A particular aspect of this theme has to do with the information Krishna gives about three modes of nature. Krishna gives this knowledge so that we can be aware of the distinctions and choose for one or another of the gunas.

So, we have equal vision and we have choice and we associate these with sambandha. That means these are in a sense fixed. In other words: equal vision is the reality and experience of what things are and similarly choice is about how things are, namely: constitutionally we have a choice.

Next to abhidheya. What is the basic idea of abhidheya? Process. Process means practice. The process of devotional service, devotional life. And here are again two different themes. The first one is ahimsa, nonviolence. This negative principle is a big challenge for us human beings. Even when we think we are not so violent, we might be not so nonviolent after all. This is a big topic. It is about refraining from hurting. And it turns out that it is not so easy sometimes. What about the second theme? This is teaching by example. From the Bhagavad-gita we know the word acarya. We see Krishna acting as acarya. He is explaining in Chapter 4 that when He appears in this world out of a sense of duty He is giving the example of a leader and He is mentioning that acting in this way of yoga is what kings in the past have done. And He is explaining that He has given these teachings in the past to kings going all the way back to the sun-god. In Chapter 13 Krishna also speaks of acarya upasanam as an aspect of jnana, knowledge, which means worship, respect, to approach, go near to, to listen.

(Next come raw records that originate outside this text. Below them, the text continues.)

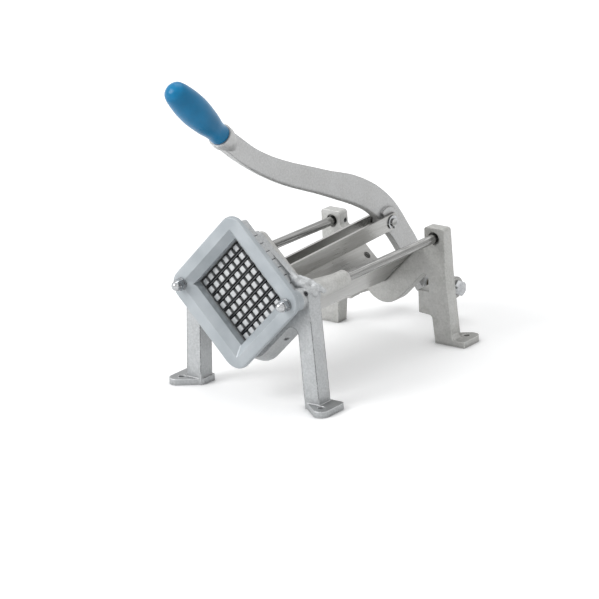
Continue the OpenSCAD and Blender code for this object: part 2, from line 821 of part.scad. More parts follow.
module pusher_carriage() {
    color("#b9b9b5")
    difference() {
        union() {
            slab(carriage_y, carriage_back) diamond(block_half, 2, carriage_r);
            // Shoe that slides in the trough
            intersection() {
                slab(carriage_back - 1, shoe_end) difference() {
                    diamond(block_half, 2);
                    diamond(block_half - shoe_t);
                }
                plank(-half, half) polygon([
                    [carriage_back - 1, -2 * half],
                    [shoe_end, -2 * half],
                    [shoe_end, -shoe_drop - 6],
                    [carriage_back - 1, -shoe_drop]]);
            }
            // Cheeks either side of the links
            pair() intersection() {
                plank(cheek_x, cheek_x + cheek_t) polygon(rounded([
                    [carriage_back - 1, -2 * half, 0],
                    [shoe_end, -2 * half, 0],
                    [pusher_pin_at[0] + cheek_r, -cheek_r, 4],
                    [pusher_pin_at[0] + cheek_r, cheek_r, cheek_r - 0.5],
                    [carriage_back + 4, cheek_r, 3],
                    [carriage_back - 1, cheek_r + 8, 0]]));
                slab(carriage_back - 1, shoe_end) diamond(block_half);
            }
            // Ears on the guide rods, each on a web from the plate
            pair() {
                rod_y(ear_y, ear_y + ear_len - ear_round, ear_r, rod_x);
                translate([rod_x, ear_y + ear_len - ear_round, axis_h]) rotate([-90, 0, 0])
                    cylinder(h = ear_round, r1 = ear_r, r2 = ear_r - ear_round);
                translate([0, 0, axis_h - web_half]) linear_extrude(2 * web_half)
                    polygon(rounded([
                        [web_x, web_front, 0],
                        [rod_x, web_front, 0],
                        [rod_x, ear_y + ear_len - 4, 0],
                        [rod_x - ear_r + 1, ear_y + ear_len - 4, 6],
                        [block_half * root2 - 8, carriage_back + 5, 10],
                        [web_x, carriage_back, 0]]));
            }
        }
        pair() {
            rod_y(ear_y - 1, ear_y + ear_len + 1, bush_d / 2, rod_x);
            rod_x_axis(cheek_x - 1, cheek_x + cheek_t + 1, pusher_pin_d / 2, pusher_pin_at);
        }
        at_block_screws() translate([0, carriage_back + 1, 0]) rotate([90, 0, 0])
            cylinder(h = carriage_t + 2, r = block_screw_d / 2 + eps);
    }
}

module block_screws() {
    color("dimgray")
    at_block_screws() translate([0, carriage_back, 0]) {
        rotate([90, 0, 0]) cylinder(h = block_screw_len, r = block_screw_d / 2);
        rotate([-90, 0, 0]) difference() {
            cylinder(h = block_screw_d, r = block_screw_d * 0.85);
            translate([0, 0, block_screw_d / 2])
                cylinder(h = block_screw_d, r = block_screw_d / 2, $fn = 6);
        }
    }
}

module slide_bushes() {
    color("ivory")
    pair() for (y = [ear_y, ear_y + ear_len - bush_len]) difference() {
        rod_y(y, y + bush_len, bush_d / 2, rod_x);
        rod_y(y - 1, y + bush_len + 1, rod_d / 2 + fit, rod_x);
    }
}

// The pusher's pin is parted at the cheeks: its head and its nut end stay in them
module pusher_pin_head() {
    color("silver") {
        rod_x_axis(cheek_x, cheek_x + cheek_t, pusher_pin_d / 2, pusher_pin_at);
        translate([cheek_x + cheek_t, pusher_pin_at[0], axis_h]) hex_head(pusher_pin_d * 1.6, pin_head_h);
    }
}

module pusher_pin_nut() {
    color("silver") mirror([1, 0, 0]) {
        rod_x_axis(cheek_x, cheek_x + cheek_t + pin_head_h + 2, pusher_pin_d / 2, pusher_pin_at);
        translate([cheek_x + cheek_t, pusher_pin_at[0], axis_h]) hex_head(pusher_pin_d * 1.6, pin_head_h);
    }
}

module pusher_pin() {
    color("silver") rod_x_axis(play - cheek_x, cheek_x - play, pusher_pin_d / 2, pusher_pin_at);
}

module link_spacer() {
    color("silver")
    difference() {
        rod_x_axis(-link_x, link_x, pusher_pin_d * 0.85, pusher_pin_at);
        rod_x_axis(-link_x - 1, link_x + 1, pusher_pin_d / 2, pusher_pin_at);
    }
}

module link() {
    difference() {
        translate([link_x, pusher_pin_at[0], axis_h]) rotate([link_tilt, 0, 0]) rotate([90, 0, 90])
            linear_extrude(link_t) polygon(rounded([
                [-link_w / 2, -link_w / 2, link_w / 2 - 0.1],
                [link_len + link_end, -link_w / 2, 2],
                [link_len + link_end, link_w / 2, 2],
                [-link_w / 2, link_w / 2, link_w / 2 - 0.1]]));
        rod_x_axis(0, through, pusher_pin_d / 2 + eps, pusher_pin_at);
        rod_x_axis(0, through, link_pin_d / 2 + fit, link_pin_at);
    }
}

module link_right() {
    color("gainsboro") link();
}

module link_left() {
    color("gainsboro") mirror([1, 0, 0]) link();
}

module lever_arm() {
    color("#b7b7b3")
    difference() {
        union() {
            difference() {
                plank(-lever_t / 2, lever_t / 2) translate(pivot)
                    polygon(widened(curve_through(spine, spine_steps)));
                along_grip() translate([-lever_t, -2 * collar_r, 0])
                    cube([2 * lever_t, 4 * collar_r, 2 * collar_r]);
            }
            rod_x_axis(-hub_half, hub_half, hub_r, pivot);
            rod_x_axis(-pin_boss_half, pin_boss_half, pin_boss_r, link_pin_at);
            along_grip() {
                translate([0, 0, -collar_len - collar_taper])
                    cylinder(h = collar_taper, r1 = lever_t / 2, r2 = collar_r);
                translate([0, 0, -collar_len]) cylinder(h = collar_len, r = collar_r);
                translate([0, 0, -collar_len])
                    cylinder(h = collar_len + grip_len * tang_share, r = tang_d / 2);
            }
        }
        rod_x_axis(-through, through, pivot_bush_d / 2, pivot);
        rod_x_axis(-through, through, link_pin_d / 2, link_pin_at);
    }
}

module pivot_bush() {
    color("#b08d57")
    difference() {
        rod_x_axis(-hub_half, hub_half, pivot_bush_d / 2, pivot);
        rod_x_axis(-hub_half - 1, hub_half + 1, pivot_d / 2 + fit, pivot);
    }
}

module link_pin() {
    color("silver")
    difference() {
        rod_x_axis(-pin_half, pin_half, link_pin_d / 2, link_pin_at);
        pair() difference() {
            rod_x_axis(clip_x - 0.1, clip_x + clip_t + 0.1, link_pin_d, link_pin_at);
            rod_x_axis(clip_x - 1, clip_x + clip_t + 1, groove_r, link_pin_at);
        }
    }
}

module pin_clips() {
    color("dimgray")
    pair() difference() {
        rod_x_axis(clip_x, clip_x + clip_t, link_pin_d * 0.9, link_pin_at);
        rod_x_axis(clip_x - 1, clip_x + clip_t + 1, groove_r, link_pin_at);
        plank(clip_x - 1, clip_x + clip_t + 1) translate(link_pin_at) rotate(-100)
            translate([0, -groove_r * 0.9]) square([2 * link_pin_d, 2 * groove_r * 0.9]);
    }
}

// Children with +Z along the grip, from the lever's end
module along_grip() {
    translate([0, pivot[0] + grip_at[0], axis_h + pivot[1] + grip_at[1]])
        rotate([grip_tilt - 90, 0, 0]) children();
}

module grip() {
    color("#1d5b8c")
    along_grip() difference() {
        rotate_extrude() polygon(concat([[0, 0]], grip_profile, [[0, grip_len]]));
        translate([0, 0, -1]) cylinder(h = grip_len * tang_share + 1, r = tang_d / 2);
    }
}

front_frame();
front_cover();
cover_washers();
cover_nuts();
front_blades();
rear_blades();
guide_rod_right();
guide_rod_left();
rod_set_screws();
rear_frame();
trough();
trough_screws();
pivot_bolt();
pivot_nut();
pusher_block();
pusher_carriage();
block_screws();
slide_bushes();
pusher_pin_head();
pusher_pin_nut();
link_right();
link_left();
pusher_pin();
link_spacer();
lever_arm();
pivot_bush();
link_pin();
pin_clips();
grip();
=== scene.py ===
"""Looks of the french fry cutter: finishes, softened edges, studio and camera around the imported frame."""

import json
import math

import bmesh
import bpy
from mathutils import Matrix, Vector, noise


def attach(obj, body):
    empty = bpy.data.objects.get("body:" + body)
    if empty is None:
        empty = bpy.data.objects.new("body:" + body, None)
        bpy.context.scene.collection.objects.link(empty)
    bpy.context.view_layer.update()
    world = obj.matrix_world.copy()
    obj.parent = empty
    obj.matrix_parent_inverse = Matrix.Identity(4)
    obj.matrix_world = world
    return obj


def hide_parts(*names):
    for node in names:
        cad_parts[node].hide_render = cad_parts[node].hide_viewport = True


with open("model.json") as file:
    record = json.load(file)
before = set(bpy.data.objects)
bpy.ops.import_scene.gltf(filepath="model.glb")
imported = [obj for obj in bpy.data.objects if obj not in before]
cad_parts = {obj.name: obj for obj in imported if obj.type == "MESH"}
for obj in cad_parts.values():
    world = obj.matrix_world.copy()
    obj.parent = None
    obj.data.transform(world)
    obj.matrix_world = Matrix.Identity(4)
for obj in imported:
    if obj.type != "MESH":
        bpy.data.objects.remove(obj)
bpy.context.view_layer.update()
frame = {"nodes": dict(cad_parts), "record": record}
NODES = frame["nodes"]
BEHAVIOUR = frame["record"]["behaviour"]
BODY_OF = {node: body for body, members in BEHAVIOUR["bodies"].items() for node in members}
SLOTS = {sub["node"]: sub["material_slot"] for sub in frame["record"]["subparts"]}
MM = 0.001


def placed(name, data):
    """A new object in the scene for a mesh, lamp or camera."""
    obj = bpy.data.objects.new(name, data)
    bpy.context.scene.collection.objects.link(obj)
    return obj


def as_mesh(bm, name):
    mesh = bpy.data.meshes.new(name)
    bm.to_mesh(mesh)
    bm.free()
    return mesh


# ---------------------------------------------------------------- node helpers
class Tree:
    """Short ways to add and join the nodes of a material or of the world."""

    def __init__(self, tree):
        self.tree = tree

    def add(self, kind, **values):
        node = self.tree.nodes.new(kind)
        for key, value in values.items():
            setattr(node, key, value)
        return node

    def join(self, a, b):
        self.tree.links.new(a, b)

    def feed(self, socket, value):
        """Joins a socket, or sets a plain value."""
        if isinstance(value, bpy.types.NodeSocket):
            self.join(value, socket)
        else:
            socket.default_value = value

    def span(self, value, a, b, lo=0.0, hi=1.0):
        """lo where value is a or less, hi where it is b or more, and evenly between."""
        node = self.add("ShaderNodeMapRange")
        self.join(value, node.inputs["Value"])
        for key, number in zip(("From Min", "From Max", "To Min", "To Max"), (a, b, lo, hi)):
            node.inputs[key].default_value = number
        return node.outputs["Result"]

    def maths(self, operation, a, b):
        node = self.add("ShaderNodeMath", operation=operation)
        self.feed(node.inputs[0], a)
        self.feed(node.inputs[1], b)
        return node.outputs[0]

    def times(self, a, b):
        return self.maths("MULTIPLY", a, b)

    def white_rays(self):
        """1 for the rays that see a white background, 0 for those that light the object."""
        path = self.add("ShaderNodeLightPath")
        seen = self.maths("MAXIMUM", path.outputs["Is Camera Ray"], path.outputs["Is Glossy Ray"])
        return self.maths("MAXIMUM", seen, path.outputs["Is Transmission Ray"])


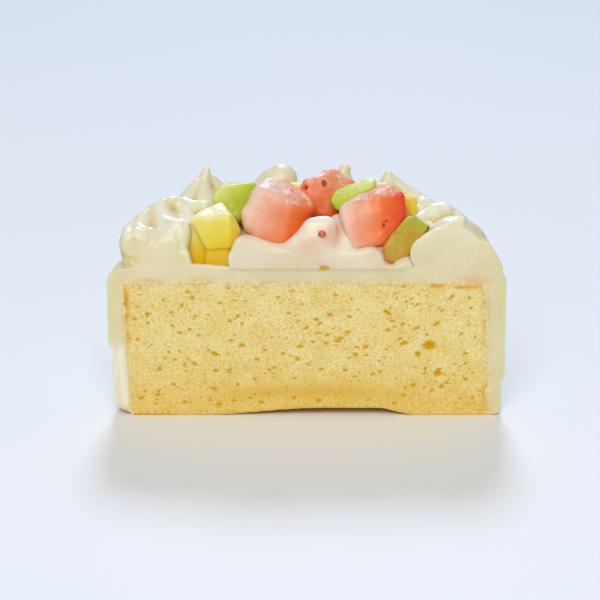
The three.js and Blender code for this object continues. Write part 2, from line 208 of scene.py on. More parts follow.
def extend_back(body):
    """Carries the edge of the cut face back round the cake, narrower at each step, until it closes."""
    low_edge = layer(body, "low_edge")
    pore_tint_and_shade = layer(body, "pore_tint_and_shade")
    ring = [edge for edge in body.edges if edge.is_boundary]
    before = 0
    for step in range(1, SIDE_STEPS + 1):
        turn = math.pi / 2 * step / SIDE_STEPS
        made = bmesh.ops.extrude_edge_only(body, edges=ring)["geom"]
        ring = [item for item in made if isinstance(item, bmesh.types.BMEdge) and item.is_boundary]
        narrower = math.cos(turn) / math.cos(before)
        for vert in (item for item in made if isinstance(item, bmesh.types.BMVert)):
            middle = lean(vert.co.z)
            vert.co.x = middle + (vert.co.x - middle) * narrower
            vert.co.y = SPONGE_RADIUS * math.sin(turn)
            if vert[low_edge] > 0.5:
                vert.co.z = arch_height(vert.co.x, vert.co.y)
            vert[pore_tint_and_shade] = 0
        before = turn
    bmesh.ops.remove_doubles(body, verts=body.verts, dist=0.01)
    bmesh.ops.recalc_face_normals(body, faces=body.faces)


def as_mesh(body, name):
    mesh = bpy.data.meshes.new(name)
    body.to_mesh(mesh)
    body.free()
    return mesh


def add_object(name, data):
    thing = bpy.data.objects.new(name, data)
    bpy.context.scene.collection.objects.link(thing)
    return thing


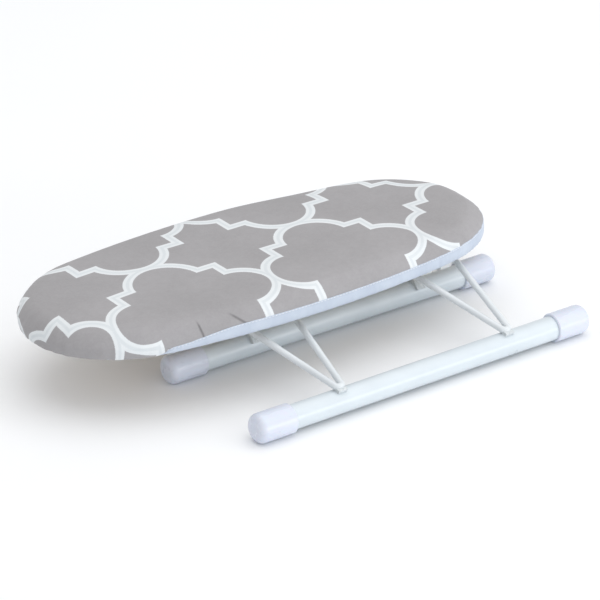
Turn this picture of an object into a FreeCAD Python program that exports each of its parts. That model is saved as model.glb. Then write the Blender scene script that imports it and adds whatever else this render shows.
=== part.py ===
"""Small tabletop ironing board: a padded, fabric-covered board on two folding leg frames.

Frame: +X runs along the board towards its tail, +Y from the front leg to the rear leg,
+Z up.  The origin is on the table, under the middle of the whole object as it stands
with both leg frames swung low.  Millimetres.
"""
import FreeCAD, Part
import math
import os

V = FreeCAD.Vector
doc = FreeCAD.newDocument("IroningBoard")

# ---------------------------------------------------------------- driving sizes
SIZES = {
    # board plan
    "board_len": 470.6,      # nose to tail over the cover
    "board_half": 100.0,      # half width over the cover
    "board_x": -1.7,         # middle of the board
    "board_y": 42.4,
    "nose_run": 83.5,        # length over which the nose rounds off
    "tail_run": 90.5,       # length over which the tail rounds off
    "nose_pow": 2.2,
    "tail_pow": 2.6,
    "side_bow": 0.286,       # how much narrower the ends of the long sides are
    # board heights
    "top_z": 84.0,
    "panel_z": 60.5,
    "panel_thick": 7.0,
    "panel_inset": 5.0,
    "cloth_thick": 0.9,
    "skirt_z": 67.0,         # lower edge of the printed cloth, top of the white binding
    "hem_z": 58.0,           # lowest edge of the binding
    # leg frames
    "tube_rad": 11.0,
    "tube_wall": 1.5,
    "foot_len": 362.0,       # tube with both end caps
    "foot_x": 56.0,          # middle of both tubes
    "cap_rad": 13.3,
    "cap_len": 37.0,
    "cap_end": 3.0,
    "cap_bore": 11.05,
    "front_y": -129.1,
    "rear_y": 3.9,
    "foot_z": 13.3,
    "pivot_off": 105.0,      # pivot line is this far behind its tube, as it stands
    "pivot_z": 49.0,
    "wire_rad": 3.0,
    "strut_half": 25.0,      # half width of a strut at the pivots
    "pin_len": 22.0,
    "hairpin_rad": 3.6,
    "bend_rad": 5.0,
    "station_a": -36.0,      # middle of the left strut along X
    "station_b": 147.5,      # middle of the right strut along X
    # hinge clips and their screws
    "clip_wide": 12.0,
    "clip_span": 25.0,
    "clip_plate": 1.8,
    "eye_rad": 5.4,
    "eye_bore": 3.05,
    "neck_wide": 9.0,
    "screw_rad": 1.5,
    "screw_long": 6.0,
    "screw_head": 3.0,
    "screw_off": 9.0,
}
sheet = doc.addObject("Spreadsheet::Sheet", "Sizes")
for row, (key, val) in enumerate(SIZES.items(), start=1):
    sheet.set("A%d" % row, key)
    sheet.set("B%d" % row, repr(float(val)))
    sheet.setAlias("B%d" % row, key)
doc.recompute()


def size(key):
    return float(sheet.get(key))


NODES = []


def keep(obj, label):
    obj.Label = label
    NODES.append(obj)
    return obj


def bind(obj, **kw):
    for prop, expr in kw.items():
        obj.setExpression(prop.replace("__", "."), expr)
    return obj


def cyl_x(name, rad, length, x=None, y=None, z=None):
    """A Part::Cylinder lying along X, its sizes and its place bound to the sheet."""
    c = doc.addObject("Part::Cylinder", name)
    c.Placement = FreeCAD.Placement(V(0, 0, 0), FreeCAD.Rotation(V(0, 1, 0), 90))
    bind(c, Radius=rad, Height=length)
    if x is not None:
        bind(c, Placement__Base__x=x)
    if y is not None:
        bind(c, Placement__Base__y=y)
    if z is not None:
        bind(c, Placement__Base__z=z)
    return c


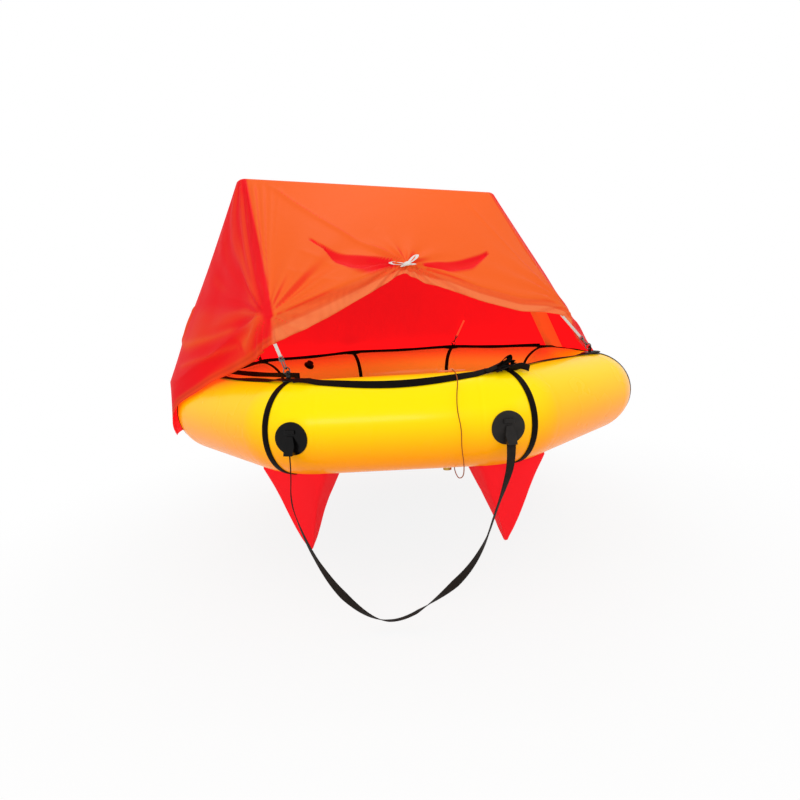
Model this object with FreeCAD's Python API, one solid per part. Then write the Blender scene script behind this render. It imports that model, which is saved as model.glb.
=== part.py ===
import FreeCAD, Part
import math
import Mesh
import os

Vector = FreeCAD.Vector
os.makedirs("parts", exist_ok=True)

# Inflated liferaft with a tent canopy. Millimetres, +Z up, +X to the boarder's right, -Y towards the boarder.
# The origin is the middle of the raft on the plane that the tube's underside floats on.

# Buoyancy tube: a regular octagon of one inflated tube.
tube_radius = 140.0
side_length = 610.0
corner_bend = 180.0
tube_top = 2 * tube_radius
side_count = 8
corner_turn = 360.0 / side_count
apothem = side_length / 2 / math.tan(math.radians(corner_turn / 2))
corner_reach = apothem / math.cos(math.radians(corner_turn / 2))
bend_centre = (apothem - corner_bend) / math.cos(math.radians(corner_turn / 2))
corner_names = ("d", "n", "m", "f", "l", "a", "b", "c")

# Clearances between neighbouring skins, and the seat of glued patches.
skin_gap = 0.3
running_gap = 0.08

# Floor sheet, welded inside the lower quarter of the tube.
floor_thickness = 3.0
floor_height = 8.0

# Webbing bands and rubber patches at the corners.
band_width = 20.0
band_thickness = 3.0
patch_half_length = 46.0
patch_half_width = 34.0
patch_thickness = 5.2
tab_width = 20.0
tab_thickness = 2.5
tab_height = 14.0
tab_hole_radius = 4.2
tab_shifts = {"a": -28.0, "c": 0.0, "n": 0.0, "f": 0.0}

# Inflated arch that carries the canopy, from the tube over corner l to the tube over corner d.
canopy_turn = 22.5
arch_radius = 34.0
arch_height = 965.0
arch_bend = 90.0
arch_foot_angle = 60.0
arch_foot_sink = 30.0
arch_left_shoulder = 18.0 - side_length
arch_right_shoulder = side_length - 140.0

# Canopy cloth.
cloth_thickness = 3.0
canopy_gap = 2.5
ridge_left_setback = 24.0
front_columns = 34
side_columns = 20
slope_rows = 8
hem_rows = 3
hem_middle = -60.0
hem_reach = side_length - 65.0
hem_flare = 6.0
# Across the front hem from corner a to corner c: share of the width, set-in from the tube's corner,
# height of the hem band's upper line over the tube's top, and width of the band.
front_hem = (
    (0.00, 15.0, 191.0, 79.0),
    (0.16, 80.0, 254.0, 76.0),
    (0.28, 130.0, 302.0, 62.0),
    (0.40, 175.0, 346.0, 38.0),
    (0.455, 170.0, 341.0, 28.0),
    (0.51, 163.0, 335.0, 46.0),
    (0.58, 144.0, 316.0, 50.0),
    (0.675, 93.0, 267.0, 50.0),
    (0.80, 42.0, 217.0, 46.0),
    (0.90, 35.0, 205.0, 42.0),
    (1.00, 30.0, 147.0, 41.0),
)
knot_share = 0.455
# Fans of folds on the front cloth, from corner a, the bow and corner c: share of the width, folds in a full
# turn, height, and reach as a share of the width. Then the bulge that the bow pulls out of the cloth.
front_fans = ((0.0, 14, 9.0, 0.138), (knot_share, 12, 8.0, 0.11), (1.0, 12, 5.0, 0.11))
slope_share = 0.7
swag_height = 24.0
swag_reach = 0.21
swag_row = 0.86
swag_rise = 0.10
swag_spread = 0.07
rear_folds = 7
rear_fold_height = 9.0
side_folds = 5
side_fold_height = 8.0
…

So, approaching someone who teaches by example is an element of jnana. What is the Gita giving us with respect to this theme? Not very much, one might say. Krishna is talking to Arjuna as His student. We are hearing instruction from Krishna and it is all talking, it is not teaching by example. But if we think a little deeper we can understand what is He teaching. He is teaching how to act and when. We want to act with awareness of others watching of how we act. This is very relevant for grihasthas with children. How to act giving example to children? And in all circumstances, we always consciously or unconsciously are contributing to the awareness of others, we actually, automatically, just by living in the world, have a function of teaching. Naturally we want to teach in a good way. Arjuna’s case is a special one because in the end, having learned all Krishna’s lessons, he goes out and chops people up, shoots them dead. By this he is teaching how to fight with the right attitude, with the right consciousness.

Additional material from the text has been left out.